##### Data provided #####

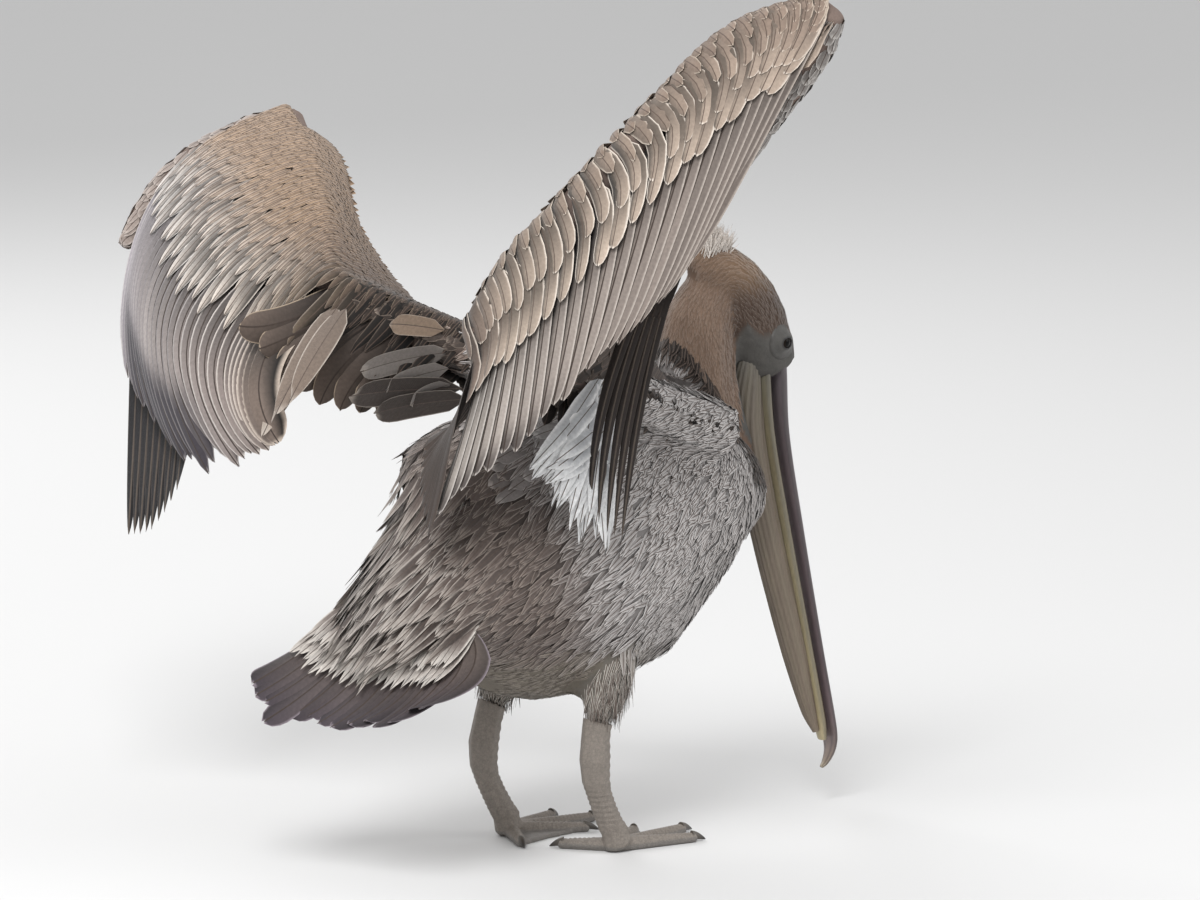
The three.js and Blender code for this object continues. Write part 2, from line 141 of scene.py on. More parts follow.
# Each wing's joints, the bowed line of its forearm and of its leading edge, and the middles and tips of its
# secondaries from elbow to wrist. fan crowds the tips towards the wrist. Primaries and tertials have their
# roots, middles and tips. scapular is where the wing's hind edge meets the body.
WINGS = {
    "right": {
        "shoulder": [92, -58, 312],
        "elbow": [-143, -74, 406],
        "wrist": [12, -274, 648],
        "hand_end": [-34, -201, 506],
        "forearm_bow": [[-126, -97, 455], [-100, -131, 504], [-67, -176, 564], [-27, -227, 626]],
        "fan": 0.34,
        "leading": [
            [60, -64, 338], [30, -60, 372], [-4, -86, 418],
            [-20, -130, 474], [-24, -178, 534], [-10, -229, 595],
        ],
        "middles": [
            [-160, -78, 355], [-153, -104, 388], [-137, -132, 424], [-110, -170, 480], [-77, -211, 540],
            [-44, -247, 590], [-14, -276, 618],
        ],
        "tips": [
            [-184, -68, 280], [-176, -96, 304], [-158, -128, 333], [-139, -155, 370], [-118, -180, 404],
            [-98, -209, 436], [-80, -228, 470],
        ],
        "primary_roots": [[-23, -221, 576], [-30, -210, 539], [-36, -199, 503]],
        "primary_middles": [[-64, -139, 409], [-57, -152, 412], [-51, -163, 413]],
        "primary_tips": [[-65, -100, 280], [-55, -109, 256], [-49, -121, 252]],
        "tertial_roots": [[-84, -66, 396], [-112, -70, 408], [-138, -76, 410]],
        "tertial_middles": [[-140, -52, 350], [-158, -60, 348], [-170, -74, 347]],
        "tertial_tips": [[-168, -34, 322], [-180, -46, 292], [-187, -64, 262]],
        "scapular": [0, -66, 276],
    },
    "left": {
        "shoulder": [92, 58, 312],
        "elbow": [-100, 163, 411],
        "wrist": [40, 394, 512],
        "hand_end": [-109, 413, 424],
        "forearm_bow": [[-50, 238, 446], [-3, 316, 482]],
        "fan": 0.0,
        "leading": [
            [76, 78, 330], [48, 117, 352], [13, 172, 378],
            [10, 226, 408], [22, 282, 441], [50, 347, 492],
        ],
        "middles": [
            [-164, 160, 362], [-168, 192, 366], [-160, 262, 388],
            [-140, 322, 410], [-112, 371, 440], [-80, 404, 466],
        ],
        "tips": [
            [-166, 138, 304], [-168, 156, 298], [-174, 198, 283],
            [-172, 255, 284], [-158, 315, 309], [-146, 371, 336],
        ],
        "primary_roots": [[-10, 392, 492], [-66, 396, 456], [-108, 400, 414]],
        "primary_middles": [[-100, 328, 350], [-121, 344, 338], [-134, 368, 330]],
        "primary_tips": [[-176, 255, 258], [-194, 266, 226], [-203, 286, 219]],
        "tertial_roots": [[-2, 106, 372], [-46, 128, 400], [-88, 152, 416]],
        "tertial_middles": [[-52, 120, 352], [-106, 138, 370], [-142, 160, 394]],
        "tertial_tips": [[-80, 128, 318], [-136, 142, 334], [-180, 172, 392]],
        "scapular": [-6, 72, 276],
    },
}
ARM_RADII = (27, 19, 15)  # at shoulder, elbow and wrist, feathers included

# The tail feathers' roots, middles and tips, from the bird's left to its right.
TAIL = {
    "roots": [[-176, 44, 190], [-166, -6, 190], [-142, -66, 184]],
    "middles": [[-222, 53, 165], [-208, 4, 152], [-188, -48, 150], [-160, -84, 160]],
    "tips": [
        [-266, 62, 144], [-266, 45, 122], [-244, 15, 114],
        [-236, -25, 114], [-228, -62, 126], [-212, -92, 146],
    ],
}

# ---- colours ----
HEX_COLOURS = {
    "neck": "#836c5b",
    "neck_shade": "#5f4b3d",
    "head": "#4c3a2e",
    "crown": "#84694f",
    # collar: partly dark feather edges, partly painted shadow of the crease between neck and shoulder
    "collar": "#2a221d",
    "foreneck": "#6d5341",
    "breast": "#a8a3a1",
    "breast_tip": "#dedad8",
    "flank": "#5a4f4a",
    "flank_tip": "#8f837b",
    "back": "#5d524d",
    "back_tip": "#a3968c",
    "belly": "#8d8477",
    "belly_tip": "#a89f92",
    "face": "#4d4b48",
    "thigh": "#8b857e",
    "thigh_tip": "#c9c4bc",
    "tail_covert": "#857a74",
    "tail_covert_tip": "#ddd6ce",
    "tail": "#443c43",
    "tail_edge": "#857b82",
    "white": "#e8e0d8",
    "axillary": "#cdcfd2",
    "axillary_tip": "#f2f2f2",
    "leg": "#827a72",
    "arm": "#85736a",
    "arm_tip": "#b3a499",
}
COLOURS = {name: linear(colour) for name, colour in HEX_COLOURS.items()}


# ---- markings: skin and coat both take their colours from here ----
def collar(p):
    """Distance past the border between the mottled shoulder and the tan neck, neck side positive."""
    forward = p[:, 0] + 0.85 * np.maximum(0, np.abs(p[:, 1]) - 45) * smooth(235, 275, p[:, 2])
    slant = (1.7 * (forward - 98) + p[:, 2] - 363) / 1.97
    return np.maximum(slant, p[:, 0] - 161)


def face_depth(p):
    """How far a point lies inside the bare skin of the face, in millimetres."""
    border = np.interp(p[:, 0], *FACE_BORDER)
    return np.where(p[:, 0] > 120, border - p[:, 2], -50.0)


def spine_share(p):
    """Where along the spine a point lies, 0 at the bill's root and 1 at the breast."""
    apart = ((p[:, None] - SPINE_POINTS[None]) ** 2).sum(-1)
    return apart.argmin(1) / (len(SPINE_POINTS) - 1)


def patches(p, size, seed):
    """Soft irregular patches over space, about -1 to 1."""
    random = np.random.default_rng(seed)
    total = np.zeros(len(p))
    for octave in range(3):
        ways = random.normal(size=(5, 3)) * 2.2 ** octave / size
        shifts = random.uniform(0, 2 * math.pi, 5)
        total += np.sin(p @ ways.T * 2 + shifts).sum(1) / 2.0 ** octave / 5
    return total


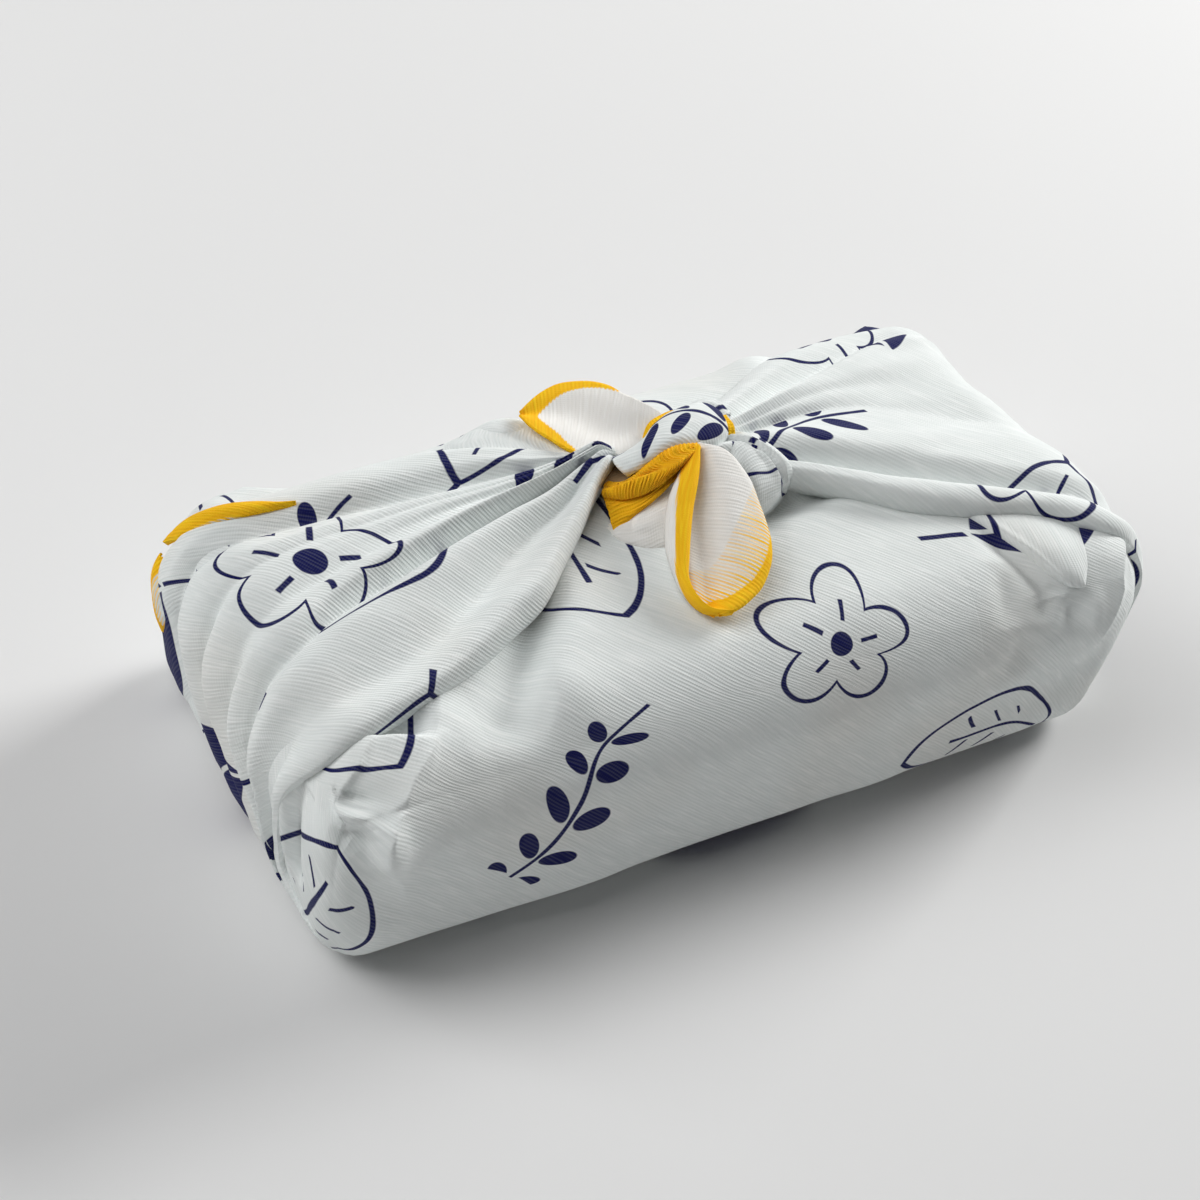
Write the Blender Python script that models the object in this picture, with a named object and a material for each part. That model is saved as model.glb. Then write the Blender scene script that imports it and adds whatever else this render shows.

#####

- _Task details_
Every line of the records above needs to be given again exactly.

- _Task output_
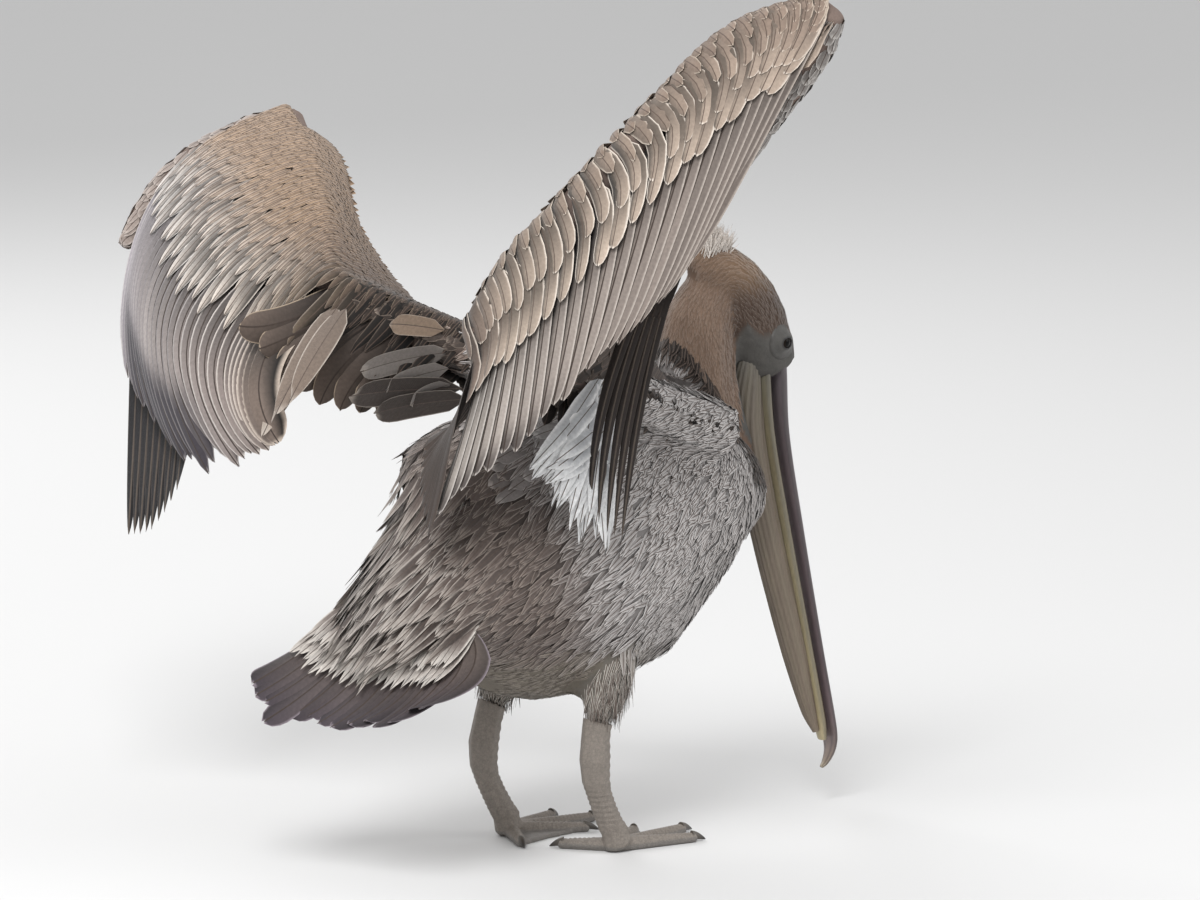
The three.js and Blender code for this object continues. Write part 2, from line 141 of scene.py on. More parts follow.
# Each wing's joints, the bowed line of its forearm and of its leading edge, and the middles and tips of its
# secondaries from elbow to wrist. fan crowds the tips towards the wrist. Primaries and tertials have their
# roots, middles and tips. scapular is where the wing's hind edge meets the body.
WINGS = {
    "right": {
        "shoulder": [92, -58, 312],
        "elbow": [-143, -74, 406],
        "wrist": [12, -274, 648],
        "hand_end": [-34, -201, 506],
        "forearm_bow": [[-126, -97, 455], [-100, -131, 504], [-67, -176, 564], [-27, -227, 626]],
        "fan": 0.34,
        "leading": [
            [60, -64, 338], [30, -60, 372], [-4, -86, 418],
            [-20, -130, 474], [-24, -178, 534], [-10, -229, 595],
        ],
        "middles": [
            [-160, -78, 355], [-153, -104, 388], [-137, -132, 424], [-110, -170, 480], [-77, -211, 540],
            [-44, -247, 590], [-14, -276, 618],
        ],
        "tips": [
            [-184, -68, 280], [-176, -96, 304], [-158, -128, 333], [-139, -155, 370], [-118, -180, 404],
            [-98, -209, 436], [-80, -228, 470],
        ],
        "primary_roots": [[-23, -221, 576], [-30, -210, 539], [-36, -199, 503]],
        "primary_middles": [[-64, -139, 409], [-57, -152, 412], [-51, -163, 413]],
        "primary_tips": [[-65, -100, 280], [-55, -109, 256], [-49, -121, 252]],
        "tertial_roots": [[-84, -66, 396], [-112, -70, 408], [-138, -76, 410]],
        "tertial_middles": [[-140, -52, 350], [-158, -60, 348], [-170, -74, 347]],
        "tertial_tips": [[-168, -34, 322], [-180, -46, 292], [-187, -64, 262]],
        "scapular": [0, -66, 276],
    },
    "left": {
        "shoulder": [92, 58, 312],
        "elbow": [-100, 163, 411],
        "wrist": [40, 394, 512],
        "hand_end": [-109, 413, 424],
        "forearm_bow": [[-50, 238, 446], [-3, 316, 482]],
        "fan": 0.0,
        "leading": [
            [76, 78, 330], [48, 117, 352], [13, 172, 378],
            [10, 226, 408], [22, 282, 441], [50, 347, 492],
        ],
        "middles": [
            [-164, 160, 362], [-168, 192, 366], [-160, 262, 388],
            [-140, 322, 410], [-112, 371, 440], [-80, 404, 466],
        ],
        "tips": [
            [-166, 138, 304], [-168, 156, 298], [-174, 198, 283],
            [-172, 255, 284], [-158, 315, 309], [-146, 371, 336],
        ],
        "primary_roots": [[-10, 392, 492], [-66, 396, 456], [-108, 400, 414]],
        "primary_middles": [[-100, 328, 350], [-121, 344, 338], [-134, 368, 330]],
        "primary_tips": [[-176, 255, 258], [-194, 266, 226], [-203, 286, 219]],
        "tertial_roots": [[-2, 106, 372], [-46, 128, 400], [-88, 152, 416]],
        "tertial_middles": [[-52, 120, 352], [-106, 138, 370], [-142, 160, 394]],
        "tertial_tips": [[-80, 128, 318], [-136, 142, 334], [-180, 172, 392]],
        "scapular": [-6, 72, 276],
    },
}
ARM_RADII = (27, 19, 15)  # at shoulder, elbow and wrist, feathers included

# The tail feathers' roots, middles and tips, from the bird's left to its right.
TAIL = {
    "roots": [[-176, 44, 190], [-166, -6, 190], [-142, -66, 184]],
    "middles": [[-222, 53, 165], [-208, 4, 152], [-188, -48, 150], [-160, -84, 160]],
    "tips": [
        [-266, 62, 144], [-266, 45, 122], [-244, 15, 114],
        [-236, -25, 114], [-228, -62, 126], [-212, -92, 146],
    ],
}

# ---- colours ----
HEX_COLOURS = {
    "neck": "#836c5b",
    "neck_shade": "#5f4b3d",
    "head": "#4c3a2e",
    "crown": "#84694f",
    # collar: partly dark feather edges, partly painted shadow of the crease between neck and shoulder
    "collar": "#2a221d",
    "foreneck": "#6d5341",
    "breast": "#a8a3a1",
    "breast_tip": "#dedad8",
    "flank": "#5a4f4a",
    "flank_tip": "#8f837b",
    "back": "#5d524d",
    "back_tip": "#a3968c",
    "belly": "#8d8477",
    "belly_tip": "#a89f92",
    "face": "#4d4b48",
    "thigh": "#8b857e",
    "thigh_tip": "#c9c4bc",
    "tail_covert": "#857a74",
    "tail_covert_tip": "#ddd6ce",
    "tail": "#443c43",
    "tail_edge": "#857b82",
    "white": "#e8e0d8",
    "axillary": "#cdcfd2",
    "axillary_tip": "#f2f2f2",
    "leg": "#827a72",
    "arm": "#85736a",
    "arm_tip": "#b3a499",
}
COLOURS = {name: linear(colour) for name, colour in HEX_COLOURS.items()}


# ---- markings: skin and coat both take their colours from here ----
def collar(p):
    """Distance past the border between the mottled shoulder and the tan neck, neck side positive."""
    forward = p[:, 0] + 0.85 * np.maximum(0, np.abs(p[:, 1]) - 45) * smooth(235, 275, p[:, 2])
    slant = (1.7 * (forward - 98) + p[:, 2] - 363) / 1.97
    return np.maximum(slant, p[:, 0] - 161)


def face_depth(p):
    """How far a point lies inside the bare skin of the face, in millimetres."""
    border = np.interp(p[:, 0], *FACE_BORDER)
    return np.where(p[:, 0] > 120, border - p[:, 2], -50.0)


def spine_share(p):
    """Where along the spine a point lies, 0 at the bill's root and 1 at the breast."""
    apart = ((p[:, None] - SPINE_POINTS[None]) ** 2).sum(-1)
    return apart.argmin(1) / (len(SPINE_POINTS) - 1)


def patches(p, size, seed):
    """Soft irregular patches over space, about -1 to 1."""
    random = np.random.default_rng(seed)
    total = np.zeros(len(p))
    for octave in range(3):
        ways = random.normal(size=(5, 3)) * 2.2 ** octave / size
        shifts = random.uniform(0, 2 * math.pi, 5)
        total += np.sin(p @ ways.T * 2 + shifts).sum(1) / 2.0 ** octave / 5
    return total


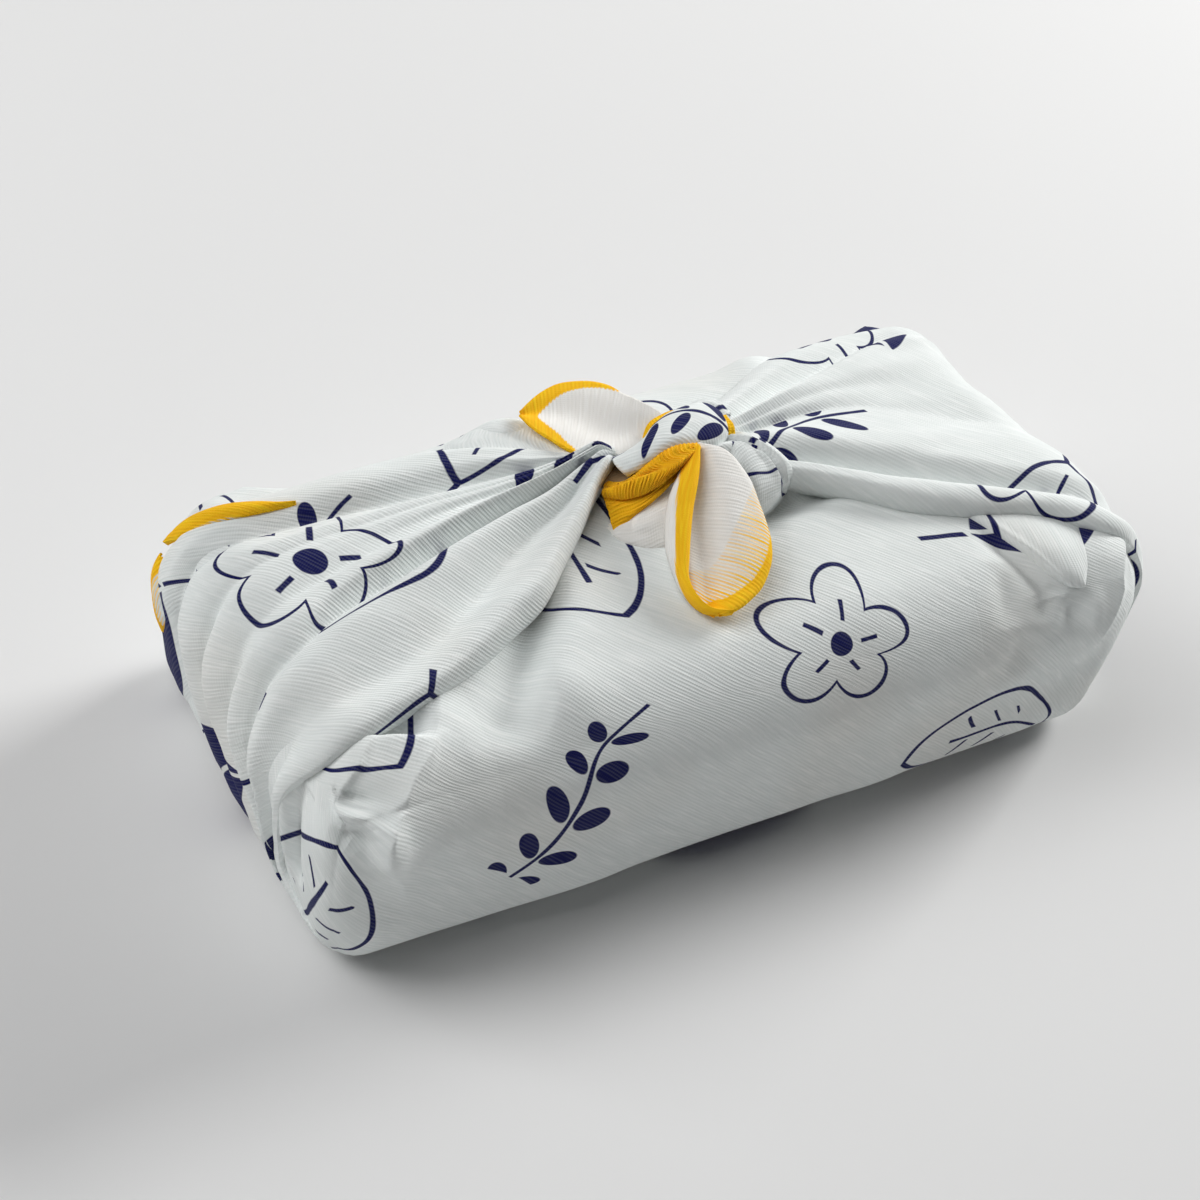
Write the Blender Python script that models the object in this picture, with a named object and a material for each part. That model is saved as model.glb. Then write the Blender scene script that imports it and adds whatever else this render shows.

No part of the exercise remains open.